EMC News – A Kingston man is behind the push to build an extraordinary new ocean-floor research facility – one researchers hope will help preserve aquatic life for generations to come.
Kenn Feigelman is the “token Canadian” aboard a team of researchers who hope to build Sea Base 1 Habitat, a facility off Belize that would monitor the health of coral reefs.
“It’s basically like the space station, but instead of outer space it’s in inner space,” said Feigelman, who owns Deep/Quest 2 Expeditions, an underwater filmmaking and research business. The plan is to create an underwater habitat where divers can live for days on end and conduct research. It’s important to study coral reefs, he said, because they’re considered similar to “the canary in the coal mine.”
Miners once put canaries in mines to test oxygen levels. If the canary died, it was a sign of trouble to come. Similarly, the health of a coral reefs are indicative of what’s to come, Feigelman explained.
“The way the coral reefs go is the way the ocean is going,” he said. “They represent less than two-tenths of one per cent of the ocean floor, but their importance is second to none. They serve as a nursery and a life station for the ocean’s life. When you damage coral reefs you’re damaging nursery for fish stock in the future because most breed there.”
Feigelman said the team likely needs to raise more than $25 million to have the project up and running by 2013, as planned. However, he believes it’s a realistic goal, because research companies, universities and even-tourists stand to gain from the project.
The proposal calls for a roughly 30 by 60 foot, multi-layered facility to be built on a sand floor, roughly 60 feet below the surface. A transfer tube would connect the building to surface level.
Feigelman said the facility will have glass windows for the scientists to observe the ocean floor over long periods of time. He said the plan is to allow tourists to enter the facility, too, providing they’re qualified divers. Such a facility, Feigelman said, will allow for more accurate research to be conducted in safer conditions. Traditionally, marine scientists do research by performing “bounce dives,” which means, jumping into the water, collecting samples, and coming right back up.

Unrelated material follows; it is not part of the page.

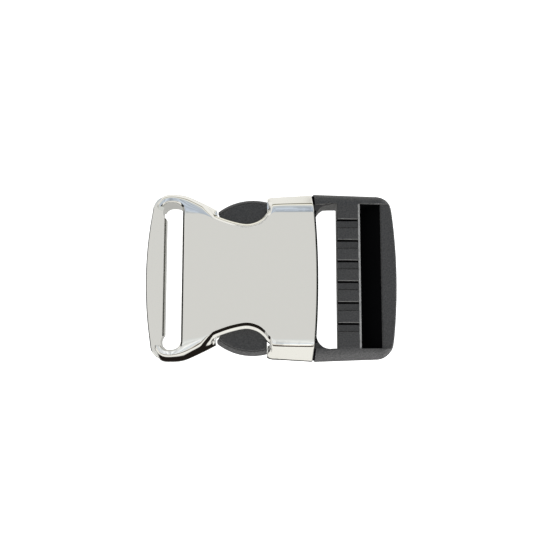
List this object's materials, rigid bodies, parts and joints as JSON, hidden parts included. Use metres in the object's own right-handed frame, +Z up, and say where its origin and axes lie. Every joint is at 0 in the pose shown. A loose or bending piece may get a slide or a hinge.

“Here it’s much safer, there’s no chance of coming into decompression issues,” he said. “The researchers can take samples back into the dry lab or wet lab, they can make their notes, and they can then send them up the surface in the transfer tube, they’re not a whim of Mother Nature, they’re protected from storms and hurricanes.”
Feigelman, a veteran diver known for his underwater filming resume – which includes documenting shipwrecks in Ontario and New York – became involved in the project after attending a divers’ conference in New Jersey.’

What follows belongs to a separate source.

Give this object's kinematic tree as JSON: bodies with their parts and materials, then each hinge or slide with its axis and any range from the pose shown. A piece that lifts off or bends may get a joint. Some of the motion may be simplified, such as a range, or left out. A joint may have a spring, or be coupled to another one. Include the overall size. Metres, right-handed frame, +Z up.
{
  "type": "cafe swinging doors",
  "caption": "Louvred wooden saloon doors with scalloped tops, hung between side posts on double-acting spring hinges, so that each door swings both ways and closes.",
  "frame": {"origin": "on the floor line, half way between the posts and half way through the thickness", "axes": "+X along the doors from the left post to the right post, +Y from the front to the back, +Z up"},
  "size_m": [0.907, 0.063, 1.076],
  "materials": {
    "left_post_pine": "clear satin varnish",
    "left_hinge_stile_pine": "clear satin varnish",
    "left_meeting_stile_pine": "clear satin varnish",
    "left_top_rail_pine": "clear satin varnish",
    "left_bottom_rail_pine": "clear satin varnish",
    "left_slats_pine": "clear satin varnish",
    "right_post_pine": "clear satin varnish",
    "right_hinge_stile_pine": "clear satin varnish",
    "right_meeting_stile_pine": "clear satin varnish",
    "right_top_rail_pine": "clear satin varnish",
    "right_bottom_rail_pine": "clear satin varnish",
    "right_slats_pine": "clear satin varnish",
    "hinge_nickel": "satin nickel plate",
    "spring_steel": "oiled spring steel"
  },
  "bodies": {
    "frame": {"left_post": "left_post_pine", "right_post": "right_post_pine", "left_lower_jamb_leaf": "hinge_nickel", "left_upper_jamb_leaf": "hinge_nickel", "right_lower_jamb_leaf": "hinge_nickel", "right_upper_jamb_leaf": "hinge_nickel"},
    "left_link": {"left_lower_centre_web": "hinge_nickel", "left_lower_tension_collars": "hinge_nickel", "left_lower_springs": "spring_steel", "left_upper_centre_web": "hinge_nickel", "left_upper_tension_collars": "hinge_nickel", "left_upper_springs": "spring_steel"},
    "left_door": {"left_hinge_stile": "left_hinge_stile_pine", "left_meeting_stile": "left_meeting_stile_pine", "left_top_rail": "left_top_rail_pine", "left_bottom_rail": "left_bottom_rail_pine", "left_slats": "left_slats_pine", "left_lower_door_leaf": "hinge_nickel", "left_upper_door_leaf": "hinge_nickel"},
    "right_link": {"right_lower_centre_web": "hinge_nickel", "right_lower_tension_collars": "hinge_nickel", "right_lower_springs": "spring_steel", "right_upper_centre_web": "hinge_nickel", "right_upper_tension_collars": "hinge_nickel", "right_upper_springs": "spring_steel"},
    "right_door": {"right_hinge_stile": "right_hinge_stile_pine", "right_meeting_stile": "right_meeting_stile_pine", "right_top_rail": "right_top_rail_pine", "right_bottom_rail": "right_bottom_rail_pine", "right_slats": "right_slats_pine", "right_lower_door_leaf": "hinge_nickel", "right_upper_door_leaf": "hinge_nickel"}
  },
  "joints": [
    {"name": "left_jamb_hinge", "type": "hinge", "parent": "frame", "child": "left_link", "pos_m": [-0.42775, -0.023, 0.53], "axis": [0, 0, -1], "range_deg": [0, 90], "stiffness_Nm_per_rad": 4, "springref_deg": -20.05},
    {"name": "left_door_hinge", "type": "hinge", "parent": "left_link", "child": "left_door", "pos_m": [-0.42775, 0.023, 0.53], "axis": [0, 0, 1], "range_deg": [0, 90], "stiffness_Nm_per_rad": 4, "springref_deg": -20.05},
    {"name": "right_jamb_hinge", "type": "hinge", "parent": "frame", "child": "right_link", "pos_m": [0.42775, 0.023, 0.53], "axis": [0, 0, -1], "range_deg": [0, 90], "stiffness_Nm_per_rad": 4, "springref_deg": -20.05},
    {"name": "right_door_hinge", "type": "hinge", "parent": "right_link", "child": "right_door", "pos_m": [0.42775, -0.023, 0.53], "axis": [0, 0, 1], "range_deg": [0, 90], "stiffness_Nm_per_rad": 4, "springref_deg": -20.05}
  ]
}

There, he met Dr. Richard Cooper, a retired marine scientist from the University of Connecticut, who was starting to promote Sea Base 1 Habitat. Cooper eventually asked Feigelman to join his team. Feigelman is now in charge of promoting the project to interested groups.

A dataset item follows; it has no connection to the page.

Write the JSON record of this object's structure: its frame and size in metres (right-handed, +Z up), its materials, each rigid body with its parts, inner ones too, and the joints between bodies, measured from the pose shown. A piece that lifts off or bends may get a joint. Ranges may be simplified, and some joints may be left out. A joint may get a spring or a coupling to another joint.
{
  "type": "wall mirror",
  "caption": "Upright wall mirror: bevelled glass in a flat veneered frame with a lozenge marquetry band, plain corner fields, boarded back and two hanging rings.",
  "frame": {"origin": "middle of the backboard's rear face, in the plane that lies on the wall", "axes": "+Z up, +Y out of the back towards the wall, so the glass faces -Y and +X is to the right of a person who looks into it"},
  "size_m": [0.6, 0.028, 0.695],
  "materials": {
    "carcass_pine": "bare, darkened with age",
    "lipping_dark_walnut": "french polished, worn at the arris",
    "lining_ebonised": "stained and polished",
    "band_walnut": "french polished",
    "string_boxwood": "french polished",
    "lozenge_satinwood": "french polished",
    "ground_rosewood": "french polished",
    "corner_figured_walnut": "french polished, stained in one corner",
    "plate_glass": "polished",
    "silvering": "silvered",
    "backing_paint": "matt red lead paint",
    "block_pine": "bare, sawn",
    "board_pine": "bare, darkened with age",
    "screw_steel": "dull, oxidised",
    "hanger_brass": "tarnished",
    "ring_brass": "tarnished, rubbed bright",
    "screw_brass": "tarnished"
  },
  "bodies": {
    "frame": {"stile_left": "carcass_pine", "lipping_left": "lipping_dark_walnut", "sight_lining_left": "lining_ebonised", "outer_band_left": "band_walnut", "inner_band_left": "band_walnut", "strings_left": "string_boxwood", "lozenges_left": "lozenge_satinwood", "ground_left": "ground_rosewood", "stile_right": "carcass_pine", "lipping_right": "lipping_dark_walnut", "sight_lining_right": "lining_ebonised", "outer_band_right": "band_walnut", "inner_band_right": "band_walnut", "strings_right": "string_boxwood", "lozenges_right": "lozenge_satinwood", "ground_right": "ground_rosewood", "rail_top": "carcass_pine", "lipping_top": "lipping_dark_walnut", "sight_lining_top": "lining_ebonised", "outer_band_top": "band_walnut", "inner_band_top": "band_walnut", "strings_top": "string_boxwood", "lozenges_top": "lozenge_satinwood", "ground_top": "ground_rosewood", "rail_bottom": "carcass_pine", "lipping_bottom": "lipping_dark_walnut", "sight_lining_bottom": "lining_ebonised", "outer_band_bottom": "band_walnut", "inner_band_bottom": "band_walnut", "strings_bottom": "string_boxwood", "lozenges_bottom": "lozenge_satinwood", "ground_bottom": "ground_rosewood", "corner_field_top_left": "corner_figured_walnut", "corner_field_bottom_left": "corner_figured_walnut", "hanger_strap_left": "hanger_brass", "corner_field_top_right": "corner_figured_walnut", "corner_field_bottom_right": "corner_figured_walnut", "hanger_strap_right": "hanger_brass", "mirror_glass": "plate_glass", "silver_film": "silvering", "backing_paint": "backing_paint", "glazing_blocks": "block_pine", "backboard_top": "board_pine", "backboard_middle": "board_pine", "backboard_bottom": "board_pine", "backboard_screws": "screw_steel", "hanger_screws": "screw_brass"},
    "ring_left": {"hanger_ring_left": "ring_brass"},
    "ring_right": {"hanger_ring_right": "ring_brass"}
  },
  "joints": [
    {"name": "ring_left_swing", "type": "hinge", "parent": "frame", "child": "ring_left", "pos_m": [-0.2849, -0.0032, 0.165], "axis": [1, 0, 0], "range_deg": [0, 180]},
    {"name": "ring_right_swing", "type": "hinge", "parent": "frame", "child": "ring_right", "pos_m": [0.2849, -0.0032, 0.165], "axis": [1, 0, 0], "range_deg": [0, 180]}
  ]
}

He is using the acronym REEF to promote the project, saying that Sea Base 1 Habitat will be a “Research, Education and Eco-tourism Facility.” Over time, he also intends to be a consulting scientific partner with the facility. He hopes to be one of the first to live in the facility for a time period when it’s up and running. “I’m very proud to be on board,” he said. “To be the only Canadian on board is quite cool.”